Proxy Solicitation for common stock on Behalf of the Board of Directors of Webco for the Special Meeting of Stockholders on           , 2004

     The undersigned hereby appoints Mr. Jack D. McCarthy and Dr. Kenneth E. Case and each or either of them, as proxies, with full power of substitution and resubstitution, to vote all shares of the common stock of Webco Industries, Inc. which the undersigned is entitled to vote at the Special Meeting of Stockholders to be held on           , 2004, and at any adjournment thereof, upon the items described in the Notice of Special Meeting of Stockholders and Proxy Statement mailed to Stockholders on or about           , 2004 and upon any other business that may properly come before the Special Meeting of Stockholders or any adjournment thereof. The undersigned hereby acknowledges prior receipt of the Notice of Special Meeting of Stockholders and of the Proxy Statement.

     The shares of common stock represented by this proxy will be voted as directed, or if directions are not indicated, will be voted FOR the Amendment to Webco’s Certificate of Incorporation in the manner described in the proxy statement accompanying this proxy card. This proxy is revocable any time prior to its use. The Board of Directors recommends a vote FOR the proposal.

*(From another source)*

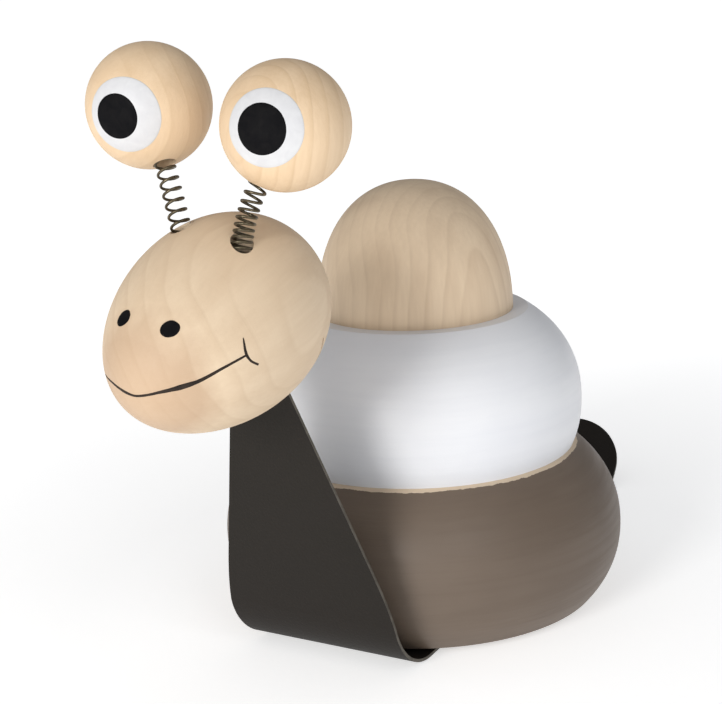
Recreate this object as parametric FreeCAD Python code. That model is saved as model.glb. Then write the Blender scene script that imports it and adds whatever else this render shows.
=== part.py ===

(continued and to be signed on other side)

[REVERSE SIDE OF FORM]

1.   Amendment to Webco Industries, Inc. Certificate of Incorporation to effect a reverse stock split and forward stock split of the Common Stock.
         
o FOR
  o AGAINST   o ABSTAIN
             
Signature
 
  Date  
Signature
 
  Date  

Please complete, date and sign this proxy and return it promptly in the enclosed envelope, whether or not you plan to attend the Special Meeting on           , 2004. If you attend the Special Meeting, you may vote in person if you wish, even if you have previously returned your proxy.

NOTE: Please sign exactly as your name or names appear on this proxy. When shares are held jointly, each holder should sign. When signing as executor, administrator, attorney, trustee or guardian, please give full title as such. If the signer is a corporation, please sign full corporate name by duly authorized officer, giving full title as such. If signer is a partnership, please sign in partnership name by authorized person.